Plastics have become necessary in our daily lives because their benefits are undeniable across sectors, from households, medicine, clothing, agriculture, transport etc.
As we use them to make life easy, we must think of the end of the life of plastics, as they also have expiry dates. Most plastics are made from fossils, that is, petroleum, and as Ghana is discovering large quantities of oil by the day, it means in a global and circular economy, plastics will reign for sometime, if not for a long time.
Single-use plastics, such as drinking straws, shopping bags, plastic drinking containers, plastic bottle caps, food packaging (Styrofoam, which contains styrene and benzene), among others, have been and are indiscriminately disposed of in an unfriendly and unsightly manner.
This affects our environment and obviously our health. All plastics contain toxic additives, which are used to make them flexible, flame-retardant, or meet other performance demands.
The cocktail of these toxic additives that go into making plastics enter the environment when plastics break down.
In the ocean, plastics quickly become microplastics, attracting toxic industrial chemical hitch-hikers. These are incorporated into the food chain and fishes eat them, creating one pathway for toxic microplastic accumulation in larger animals, like us, when we consume fish.
Only a fraction of all plastic waste has been recycled – nine per cent and moreover, there are no “good ways” to dispose of non-recyclable plastic waste.
Most plastics do not decompose or biodegrade except the bio-based ones. Plastics will remain in the environment, especially the soil and water bodies, for years and even at the end of their decomposition or biodegradation (if they are biodegradable) they are more dangerous.
When plastics enter the environment and oceans, they break into smaller minute particles called microplastics and or nanoplastics.
These microplastics enter the food chain and finally end up in the foods we eat. Our bodies do not become the resting places for them, but rather they get into the biochemical processes in the body by imitating the natural chemicals (hormones) produced.
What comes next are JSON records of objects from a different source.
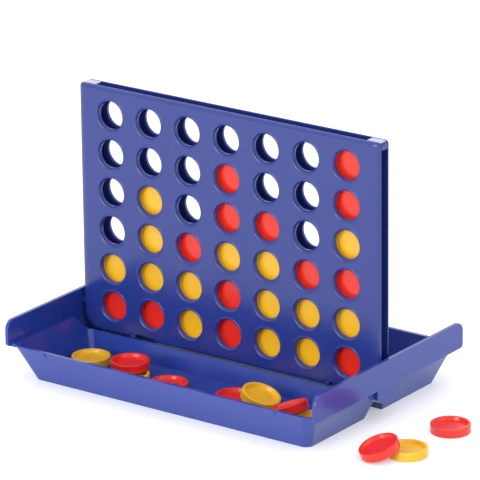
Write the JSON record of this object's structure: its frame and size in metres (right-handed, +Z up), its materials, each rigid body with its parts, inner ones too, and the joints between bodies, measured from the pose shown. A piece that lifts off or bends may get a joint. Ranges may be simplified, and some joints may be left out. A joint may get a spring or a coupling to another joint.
{
  "type": "four-in-a-row game",
  "caption": "Folding travel four-in-a-row game: an upright holed board on pins between two tapered trays, with a release bar and lift-out rimmed discs.",
  "frame": {"origin": "on the table, under the middle of the whole set with the discs laid out", "axes": "+X along the board to the right as seen from the front, +Y from the front tray to the back tray, +Z up"},
  "size_m": [0.2296, 0.1268, 0.1398],
  "materials": {
    "base_blue": "moulded, satin gloss",
    "board_blue": "moulded, satin gloss",
    "bar_blue": "moulded, satin gloss",
    "pin_blue": "moulded, satin gloss",
    "red_disc": "polished",
    "yellow_disc": "polished"
  },
  "bodies": {
    "base": {"game_base": "base_blue"},
    "pivot_pins": {"pivot_pin_left": "pin_blue", "pivot_pin_right": "pin_blue"},
    "board": {"front_grid_panel": "board_blue", "back_grid_panel": "board_blue", "column_ribs": "board_blue", "end_post_left": "board_blue", "end_post_right": "board_blue"},
    "release_bar": {"release_bar": "bar_blue"},
    "red_disc_column_1_row_1": {"red_disc_column_1_row_1": "red_disc"},
    "yellow_disc_column_1_row_2": {"yellow_disc_column_1_row_2": "yellow_disc"},
    "red_disc_column_2_row_1": {"red_disc_column_2_row_1": "red_disc"},
    "yellow_disc_column_2_row_2": {"yellow_disc_column_2_row_2": "yellow_disc"},
    "yellow_disc_column_2_row_3": {"yellow_disc_column_2_row_3": "yellow_disc"},
    "yellow_disc_column_2_row_4": {"yellow_disc_column_2_row_4": "yellow_disc"},
    "yellow_disc_column_3_row_1": {"yellow_disc_column_3_row_1": "yellow_disc"},
    "yellow_disc_column_3_row_2": {"yellow_disc_column_3_row_2": "yellow_disc"},
    "red_disc_column_3_row_3": {"red_disc_column_3_row_3": "red_disc"},
    "red_disc_column_4_row_1": {"red_disc_column_4_row_1": "red_disc"},
    "red_disc_column_4_row_2": {"red_disc_column_4_row_2": "red_disc"},
    "yellow_disc_column_4_row_3": {"yellow_disc_column_4_row_3": "yellow_disc"},
    "red_disc_column_4_row_4": {"red_disc_column_4_row_4": "red_disc"},
    "red_disc_column_4_row_5": {"red_disc_column_4_row_5": "red_disc"},
    "yellow_disc_column_5_row_1": {"yellow_disc_column_5_row_1": "yellow_disc"},
    "yellow_disc_column_5_row_2": {"yellow_disc_column_5_row_2": "yellow_disc"},
    "yellow_disc_column_5_row_3": {"yellow_disc_column_5_row_3": "yellow_disc"},
    "red_disc_column_5_row_4": {"red_disc_column_5_row_4": "red_disc"},
    "yellow_disc_column_6_row_1": {"yellow_disc_column_6_row_1": "yellow_disc"},
    "yellow_disc_column_6_row_2": {"yellow_disc_column_6_row_2": "yellow_disc"},
    "red_disc_column_6_row_3": {"red_disc_column_6_row_3": "red_disc"},
    "red_disc_column_7_row_1": {"red_disc_column_7_row_1": "red_disc"},
    "yellow_disc_column_7_row_2": {"yellow_disc_column_7_row_2": "yellow_disc"},
    "red_disc_column_7_row_3": {"red_disc_column_7_row_3": "red_disc"},
    "yellow_disc_column_7_row_4": {"yellow_disc_column_7_row_4": "yellow_disc"},
    "red_disc_column_7_row_5": {"red_disc_column_7_row_5": "red_disc"},
    "red_disc_column_7_row_6": {"red_disc_column_7_row_6": "red_disc"},
    "yellow_disc_front_tray_1": {"yellow_disc_front_tray_1": "yellow_disc"},
    "red_disc_front_tray_1": {"red_disc_front_tray_1": "red_disc"},
    "yellow_disc_front_tray_2": {"yellow_disc_front_tray_2": "yellow_disc"},
    "red_disc_front_tray_2": {"red_disc_front_tray_2": "red_disc"},
    "red_disc_front_tray_3": {"red_disc_front_tray_3": "red_disc"},
    "yellow_disc_front_tray_3": {"yellow_disc_front_tray_3": "yellow_disc"},
    "red_disc_front_tray_4": {"red_disc_front_tray_4": "red_disc"},
    "yellow_disc_front_tray_4": {"yellow_disc_front_tray_4": "yellow_disc"},
    "red_disc_back_tray_1": {"red_disc_back_tray_1": "red_disc"},
    "yellow_disc_back_tray_1": {"yellow_disc_back_tray_1": "yellow_disc"},
    "red_disc_back_tray_2": {"red_disc_back_tray_2": "red_disc"},
    "yellow_disc_back_tray_2": {"yellow_disc_back_tray_2": "yellow_disc"},
    "red_disc_table_1": {"red_disc_table_1": "red_disc"},
    "yellow_disc_table_1": {"yellow_disc_table_1": "yellow_disc"},
    "red_disc_table_2": {"red_disc_table_2": "red_disc"}
  },
  "joints": [
    {"name": "board_fold", "type": "hinge", "parent": "base", "child": "pivot_pins", "pos_m": [-0.0214, 0, 0.0242], "axis": [-1, 0, 0], "range_deg": [0, 90]},
    {"name": "board_lift", "type": "slide", "parent": "pivot_pins", "child": "board", "axis": [0, 0, 1], "range_m": [0, 0.024]},
    {"name": "release_bar_slide", "type": "slide", "parent": "board", "child": "release_bar", "axis": [1, 0, 0], "range_m": [0, 0.0118]},
    {"name": "red_disc_column_1_row_1_lift", "type": "slide", "parent": "board", "child": "red_disc_column_1_row_1", "axis": [0, 0, 1], "range_m": [0, 0.1262]},
    {"name": "yellow_disc_column_1_row_2_lift", "type": "slide", "parent": "red_disc_column_1_row_1", "child": "yellow_disc_column_1_row_2", "axis": [0, 0, 1], "range_m": [0, 0.1062]},
    {"name": "red_disc_column_2_row_1_lift", "type": "slide", "parent": "board", "child": "red_disc_column_2_row_1", "axis": [0, 0, 1], "range_m": [0, 0.1262]},
    {"name": "yellow_disc_column_2_row_2_lift", "type": "slide", "parent": "red_disc_column_2_row_1", "child": "yellow_disc_column_2_row_2", "axis": [0, 0, 1], "range_m": [0, 0.1062]},
    {"name": "yellow_disc_column_2_row_3_lift", "type": "slide", "parent": "yellow_disc_column_2_row_2", "child": "yellow_disc_column_2_row_3", "axis": [0, 0, 1], "range_m": [0, 0.0862]},
    {"name": "yellow_disc_column_2_row_4_lift", "type": "slide", "parent": "yellow_disc_column_2_row_3", "child": "yellow_disc_column_2_row_4", "axis": [0, 0, 1], "range_m": [0, 0.0662]},
    {"name": "yellow_disc_column_3_row_1_lift", "type": "slide", "parent": "board", "child": "yellow_disc_column_3_row_1", "axis": [0, 0, 1], "range_m": [0, 0.1262]},
    {"name": "yellow_disc_column_3_row_2_lift", "type": "slide", "parent": "yellow_disc_column_3_row_1", "child": "yellow_disc_column_3_row_2", "axis": [0, 0, 1], "range_m": [0, 0.1062]},
    {"name": "red_disc_column_3_row_3_lift", "type": "slide", "parent": "yellow_disc_column_3_row_2", "child": "red_disc_column_3_row_3", "axis": [0, 0, 1], "range_m": [0, 0.0862]},
    {"name": "red_disc_column_4_row_1_lift", "type": "slide", "parent": "board", "child": "red_disc_column_4_row_1", "axis": [0, 0, 1], "range_m": [0, 0.1262]},
    {"name": "red_disc_column_4_row_2_lift", "type": "slide", "parent": "red_disc_column_4_row_1", "child": "red_disc_column_4_row_2", "axis": [0, 0, 1], "range_m": [0, 0.1062]},
    {"name": "yellow_disc_column_4_row_3_lift", "type": "slide", "parent": "red_disc_column_4_row_2", "child": "yellow_disc_column_4_row_3", "axis": [0, 0, 1], "range_m": [0, 0.0862]},
    {"name": "red_disc_column_4_row_4_lift", "type": "slide", "parent": "yellow_disc_column_4_row_3", "child": "red_disc_column_4_row_4", "axis": [0, 0, 1], "range_m": [0, 0.0662]},
    {"name": "red_disc_column_4_row_5_lift", "type": "slide", "parent": "red_disc_column_4_row_4", "child": "red_disc_column_4_row_5", "axis": [0, 0, 1], "range_m": [0, 0.0462]},
    {"name": "yellow_disc_column_5_row_1_lift", "type": "slide", "parent": "board", "child": "yellow_disc_column_5_row_1", "axis": [0, 0, 1], "range_m": [0, 0.1262]},
    {"name": "yellow_disc_column_5_row_2_lift", "type": "slide", "parent": "yellow_disc_column_5_row_1", "child": "yellow_disc_column_5_row_2", "axis": [0, 0, 1], "range_m": [0, 0.1062]},
    {"name": "yellow_disc_column_5_row_3_lift", "type": "slide", "parent": "yellow_disc_column_5_row_2", "child": "yellow_disc_column_5_row_3", "axis": [0, 0, 1], "range_m": [0, 0.0862]},
    {"name": "red_disc_column_5_row_4_lift", "type": "slide", "parent": "yellow_disc_column_5_row_3", "child": "red_disc_column_5_row_4", "axis": [0, 0, 1], "range_m": [0, 0.0662]},
    {"name": "yellow_disc_column_6_row_1_lift", "type": "slide", "parent": "board", "child": "yellow_disc_column_6_row_1", "axis": [0, 0, 1], "range_m": [0, 0.1262]},
    {"name": "yellow_disc_column_6_row_2_lift", "type": "slide", "parent": "yellow_disc_column_6_row_1", "child": "yellow_disc_column_6_row_2", "axis": [0, 0, 1], "range_m": [0, 0.1062]},
    {"name": "red_disc_column_6_row_3_lift", "type": "slide", "parent": "yellow_disc_column_6_row_2", "child": "red_disc_column_6_row_3", "axis": [0, 0, 1], "range_m": [0, 0.0862]},
    {"name": "red_disc_column_7_row_1_lift", "type": "slide", "parent": "board", "child": "red_disc_column_7_row_1", "axis": [0, 0, 1], "range_m": [0, 0.1262]},
    {"name": "yellow_disc_column_7_row_2_lift", "type": "slide", "parent": "red_disc_column_7_row_1", "child": "yellow_disc_column_7_row_2", "axis": [0, 0, 1], "range_m": [0, 0.1062]},
    {"name": "red_disc_column_7_row_3_lift", "type": "slide", "parent": "yellow_disc_column_7_row_2", "child": "red_disc_column_7_row_3", "axis": [0, 0, 1], "range_m": [0, 0.0862]},
    {"name": "yellow_disc_column_7_row_4_lift", "type": "slide", "parent": "red_disc_column_7_row_3", "child": "yellow_disc_column_7_row_4", "axis": [0, 0, 1], "range_m": [0, 0.0662]},
    {"name": "red_disc_column_7_row_5_lift", "type": "slide", "parent": "yellow_disc_column_7_row_4", "child": "red_disc_column_7_row_5", "axis": [0, 0, 1], "range_m": [0, 0.0462]},
    {"name": "red_disc_column_7_row_6_lift", "type": "slide", "parent": "red_disc_column_7_row_5", "child": "red_disc_column_7_row_6", "axis": [0, 0, 1], "range_m": [0, 0.0262]},
    {"name": "yellow_disc_front_tray_1_lift", "type": "slide", "parent": "base", "child": "yellow_disc_front_tray_1", "axis": [0, 0, 1], "range_m": [0, 0.035]},
    {"name": "red_disc_front_tray_1_lift", "type": "slide", "parent": "yellow_disc_front_tray_2", "child": "red_disc_front_tray_1", "axis": [0, 0, 1], "range_m": [0, 0.035]},
    {"name": "yellow_disc_front_tray_2_lift", "type": "slide", "parent": "base", "child": "yellow_disc_front_tray_2", "axis": [0, 0, 1], "range_m": [0, 0.035]},
    {"name": "red_disc_front_tray_2_lift", "type": "slide", "parent": "base", "child": "red_disc_front_tray_2", "axis": [0, 0, 1], "range_m": [0, 0.035]},
    {"name": "red_disc_front_tray_3_lift", "type": "slide", "parent": "base", "child": "red_disc_front_tray_3", "axis": [0, 0, 1], "range_m": [0, 0.035]},
    {"name": "yellow_disc_front_tray_3_lift", "type": "slide", "parent": "red_disc_front_tray_3", "child": "yellow_disc_front_tray_3", "axis": [0, 0, 1], "range_m": [0, 0.035]},
    {"name": "red_disc_front_tray_4_lift", "type": "slide", "parent": "yellow_disc_front_tray_4", "child": "red_disc_front_tray_4", "axis": [0, 0, 1], "range_m": [0, 0.035]},
    {"name": "yellow_disc_front_tray_4_lift", "type": "slide", "parent": "base", "child": "yellow_disc_front_tray_4", "axis": [0, 0, 1], "range_m": [0, 0.035]},
    {"name": "red_disc_back_tray_1_lift", "type": "slide", "parent": "base", "child": "red_disc_back_tray_1", "axis": [0, 0, 1], "range_m": [0, 0.035]},
    {"name": "yellow_disc_back_tray_1_lift", "type": "slide", "parent": "base", "child": "yellow_disc_back_tray_1", "axis": [0, 0, 1], "range_m": [0, 0.035]},
    {"name": "red_disc_back_tray_2_lift", "type": "slide", "parent": "base", "child": "red_disc_back_tray_2", "axis": [0, 0, 1], "range_m": [0, 0.035]},
    {"name": "yellow_disc_back_tray_2_lift", "type": "slide", "parent": "base", "child": "yellow_disc_back_tray_2", "axis": [0, 0, 1], "range_m": [0, 0.035]},
    {"name": "red_disc_table_1_lift", "type": "slide", "parent": "yellow_disc_table_1", "child": "red_disc_table_1", "axis": [0, 0, 1], "range_m": [0, 0.02]},
    {"name": "yellow_disc_table_1_lift", "type": "slide", "parent": "base", "child": "yellow_disc_table_1", "axis": [0, 0, 1], "range_m": [0, 0.02]},
    {"name": "red_disc_table_2_lift", "type": "slide", "parent": "base", "child": "red_disc_table_2", "axis": [0, 0, 1], "range_m": [0, 0.02]}
  ]
}
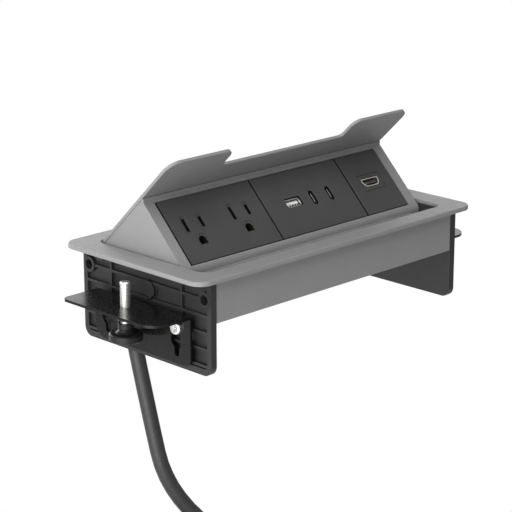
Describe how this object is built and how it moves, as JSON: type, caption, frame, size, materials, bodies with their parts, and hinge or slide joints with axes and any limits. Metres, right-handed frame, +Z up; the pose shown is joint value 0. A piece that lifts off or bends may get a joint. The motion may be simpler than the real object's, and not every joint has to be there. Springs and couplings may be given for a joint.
{
  "type": "in-desk power module",
  "caption": "Tilting in-desk power module with mains outlets, charging ports and a video port in a flush desk frame with clamp brackets.",
  "frame": {"origin": "centre of the frame opening on the underside of the flange, where the flange rests on the desk top", "axes": "+Z up out of the desk, +X from the outlets to the video port along the long side, +Y to the hinge side"},
  "size_m": [0.2882, 0.1194, 0.422],
  "materials": {
    "grey_paint": "satin grey paint on aluminium",
    "black_moulding": "fine moulded black plastic",
    "black_steel": "semi-gloss black coating on steel",
    "bright_steel": "zinc plated steel",
    "face_plastic": "fine-grained dark grey plastic",
    "port_metal": "plated port shell",
    "port_plastic": "black port tongue",
    "contact_brass": "plain brass",
    "board": "green circuit board",
    "cord_jacket": "black flexible cord jacket",
    "tie_fabric": "black hook-and-loop strap"
  },
  "bodies": {
    "housing": {"top_frame": "grey_paint", "front_panel": "grey_paint", "rear_panel": "grey_paint", "end_plate_left": "black_moulding", "end_plate_right": "black_moulding", "end_plate_screws": "black_steel", "clamp_bracket_left": "black_steel", "clamp_bracket_right": "black_steel", "bracket_screws": "bright_steel", "weld_nut_left": "black_steel", "weld_nut_right": "black_steel", "cord_clamp": "black_moulding", "cord_clamp_screw": "bright_steel", "strain_relief": "cord_jacket", "inner_lead": "cord_jacket", "supply_cord": "cord_jacket", "cord_tail": "cord_jacket", "cord_coil": "cord_jacket", "coil_tie": "tie_fabric", "plug_body": "cord_jacket", "plug_blades": "contact_brass", "plug_ground_pin": "contact_brass"},
    "module": {"lid": "grey_paint", "cheek_left": "grey_paint", "cheek_right": "grey_paint", "module_shell": "grey_paint", "top_bezel": "grey_paint", "module_screws": "black_steel", "hinge_pins": "bright_steel", "outlet_plate": "face_plastic", "outlet_housing": "black_moulding", "neutral_contacts": "contact_brass", "line_contacts": "contact_brass", "ground_contacts": "contact_brass", "charging_plate": "face_plastic", "port_a_shell": "port_metal", "port_a_tongue": "port_plastic", "port_c_shells": "port_metal", "port_c_tongues": "port_plastic", "charging_board": "board", "video_plate": "face_plastic", "video_insert": "face_plastic", "video_shell": "port_metal", "video_tongue": "port_plastic"},
    "clamp_ring_left": {"clamp_collar_left": "black_steel"},
    "clamp_ring_right": {"clamp_collar_right": "black_steel"},
    "clamp_screw_left": {"clamp_screw_left": "bright_steel", "clamp_knob_left": "black_moulding"},
    "clamp_screw_right": {"clamp_screw_right": "bright_steel", "clamp_knob_right": "black_moulding"}
  },
  "joints": [
    {"name": "module_tilt", "type": "hinge", "parent": "housing", "child": "module", "pos_m": [0, 0.04087, -0.0027], "axis": [1, 0, 0], "range_deg": [0, 44.4], "deforming": ["inner_lead"]},
    {"name": "clamp_travel_left", "type": "slide", "parent": "housing", "child": "clamp_ring_left", "axis": [0, 0, 1], "range_m": [-0.016, 0.0015]},
    {"name": "clamp_turn_left", "type": "hinge", "parent": "clamp_ring_left", "child": "clamp_screw_left", "pos_m": [-0.1232, 0, -0.03], "axis": [0, 0, 1], "range_deg": [-5760, 540]},
    {"name": "clamp_travel_right", "type": "slide", "parent": "housing", "child": "clamp_ring_right", "axis": [0, 0, 1], "range_m": [-0.016, 0.0015]},
    {"name": "clamp_turn_right", "type": "hinge", "parent": "clamp_ring_right", "child": "clamp_screw_right", "pos_m": [0.1232, 0, -0.03], "axis": [0, 0, 1], "range_deg": [-5760, 540]}
  ],
  "couplings": [
    {"joint": "clamp_travel_left", "follows": "clamp_turn_left", "m_per_rad": 0.00015915},
    {"joint": "clamp_travel_right", "follows": "clamp_turn_right", "m_per_rad": 0.00015915}
  ]
}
Once in the body, these substances can lead to the malfunctioning of the target organs ending up in nervous systems, lungs and reproductive organs.
Humans are exposed to a large variety of toxic chemicals and microplastics through inhalation, ingestion, and direct skin contact, all along the plastic life cycle
Single use plastics choke drains, creating breeding sites for mosquitoes, they are left on dumpsites, where animals sometimes mistake them for food and get choke to death, they are burnt openly causing smoke containing hazardous substances like furan and dioxins, which are cancer causing agents.
If our current practices and attitudes towards the production, handling and disposal of plastics are not modified, then we are heading towards a non-achievement of the Sustainable Development Goals (SDGs) and the consequences would be more grave than we have today, leaving a heavy burden for the future generations.
To reduce the menace of plastic waste is to reduce its production, use and to institute better disposal mechanisms, which must come from research and development to fill existing and future knowledge gaps.
Solutions must be built on transparency, participation and the right to remedy. Transparency is required to identify the nature and breadth of exposure to toxic material, as well as assess possible health and environmental impacts of technologies touted as “solutions,” such as incineration and plastic-to-fuel technologies to find alternatives which would be environmentally friendly.
At every stage of its lifecycle, plastic poses distinct risks to human health, arising from both exposure to plastic particles themselves and associated chemicals.
Addressing plastic pollution requires adapting and adopting legal frameworks to ensure access to information regarding the petrochemical substances in products and processes.
A broader stakeholder consultation is a must to find possible pathways to the formation of legislation in decision-making about plastic-related risks.